About this Research Topic
The legume family (Fabaceae) is an important plant family for the provision of food and feed. Legumes have symbiosis with nitrogen-fixing bacteria, giving them highly valuable agronomic characteristics: reduced needs for fertilizer application, products with a high protein content and improved agronomic, environmental and economic sustainability. Less investments have been made in breeding of improved varieties of grain and forage legumes compared to grain and forage species in the grass family. In order to fulfill the protein needs of the future, and make use of the advantages that legumes can provide, it is necessary to develop efficient breeding strategies for the legume crops and improve diversification, crop productivity, yield stability and protein quality of the products.

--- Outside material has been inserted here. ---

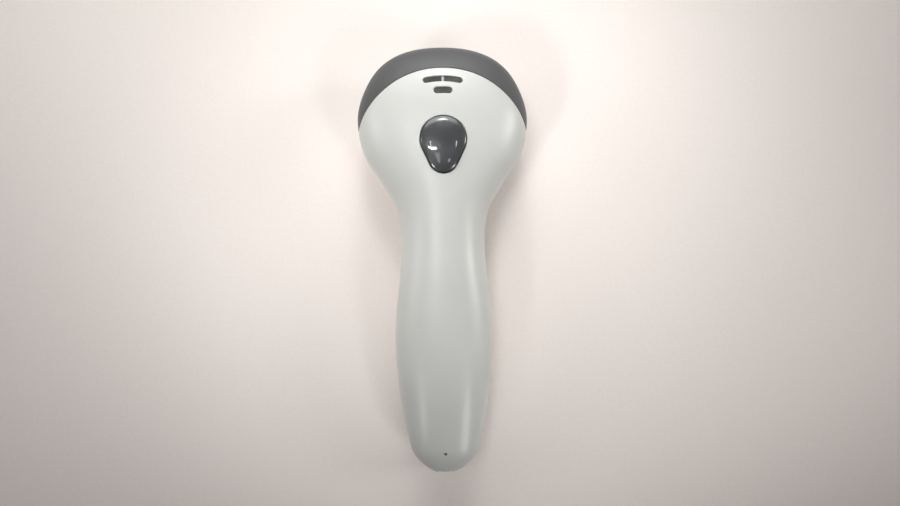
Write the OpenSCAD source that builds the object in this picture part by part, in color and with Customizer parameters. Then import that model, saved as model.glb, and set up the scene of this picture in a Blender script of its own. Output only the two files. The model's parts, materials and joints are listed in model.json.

This Research Topic aims to gather key contributions resulting from a Horizon 2020 project - EUCLEG: Breeding Forage and Grain Legumes to Increase EU’s and China’s Protein Self-Sufficiency. We welcome all article types falling under the following topics:
- Development of molecular marker resources and genotyping tools for breeding purposes
- Genetic resources, characterization of genetic variation, structure and accessibility to data and seeds in gene banks
- Characterization of traits and its variation, phenotyping methodology, and genetic control of traits
- Development of new breeding methods
We acknowledge the initiation of this Research Topic by the EUCLEG - Breeding Forage and Grain Legumes to Increase EU’s and China’s Protein Self-Sufficiency (Horizon 2020 project). Dr. Åshild Ergon is responsible for the contribution from the Norwegian University of Life Sciences, Dr. Leif Skøt is responsible for the contribution from Aberystwyth University, and Dr. Deyue Yu is responsible for the contribution from Nanjing Agricultural University. Dr. Thomas Henry Noel Ellis and Dr. Thomas Wood are not participants of the EUCLEG project.
Keywords: Protein, Sustainability, Genomics, Phenotyping, Genetics
Important Note: All contributions to this Research Topic must be within the scope of the section and journal to which they are submitted, as defined in their mission statements. Frontiers reserves the right to guide an out-of-scope manuscript to a more suitable section or journal at any stage of peer review.